Data poisoning involves the deliberate corruption of a training dataset used to train an AI or machine learning model. A training dataset is a collection of data used to teach a machine learning model how to perform a specific task. The main objective of data poisoning is to undermine the reliability and integrity of a machine learning model (for example, by causing the model to allow security breaches).
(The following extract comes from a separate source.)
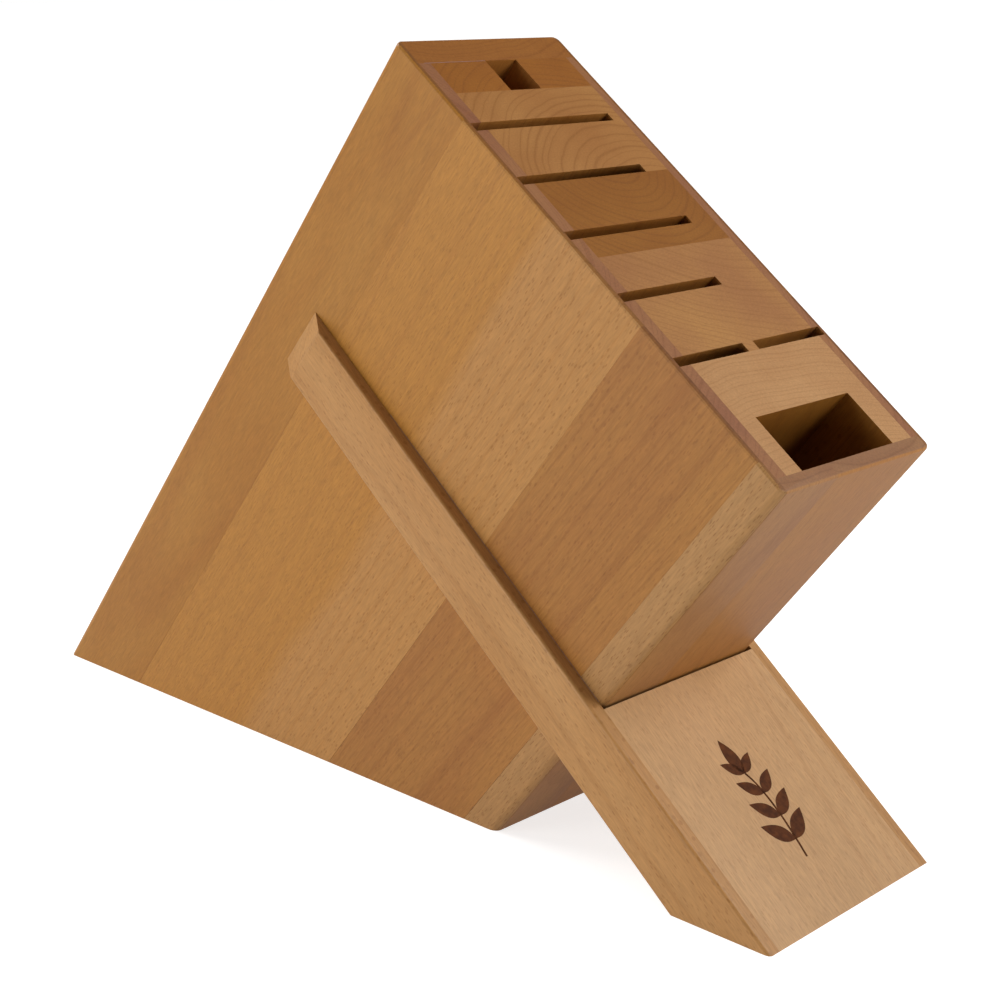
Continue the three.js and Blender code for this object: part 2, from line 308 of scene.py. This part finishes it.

Key considerations for policyholders:

  1. Definition of “Data”, “Software” and “Systems”: Cyber policies typically cover unauthorized access to or alteration of “data”, “software” or “systems”. Insurers may seek to challenge arguments that training datasets fall within these standard definitions. Policyholders should seek clarification from insurers or request an endorsement to expressly include training datasets as covered assets.
  2. Causation: Like autonomous cyber-attacks, data poisoning can be difficult to detect, as it is usually designed to compromise security systems. Proving that loss was directly caused by a deliberate cyber-attack, as opposed to a malfunction or error, may be challenging. Consequently, policyholders should implement audits and validation checks of training datasets to identify any potential manipulations.
  3. Exclusions: Data poisoning is regularly perpetrated by employees, or another approved system user, since they have access to the training dataset and the model’s outputs. Therefore, where policies exclude losses arising from insider actions, policyholders should seek to negotiate carve-outs for dishonest or malicious insider incidents.

Conclusion

As the landscape of cyber risk evolves, policyholders must ensure that key risks, such as those arising from autonomous attacks, social engineering and data poisoning, are adequately addressed in their cyber cover. This requires detailed understanding of those specific risks, careful review and negotiation of policy wording, implementing robust internal controls and ongoing engagement with insurers to ensure that coverage keeps pace with a fast-changing risk category.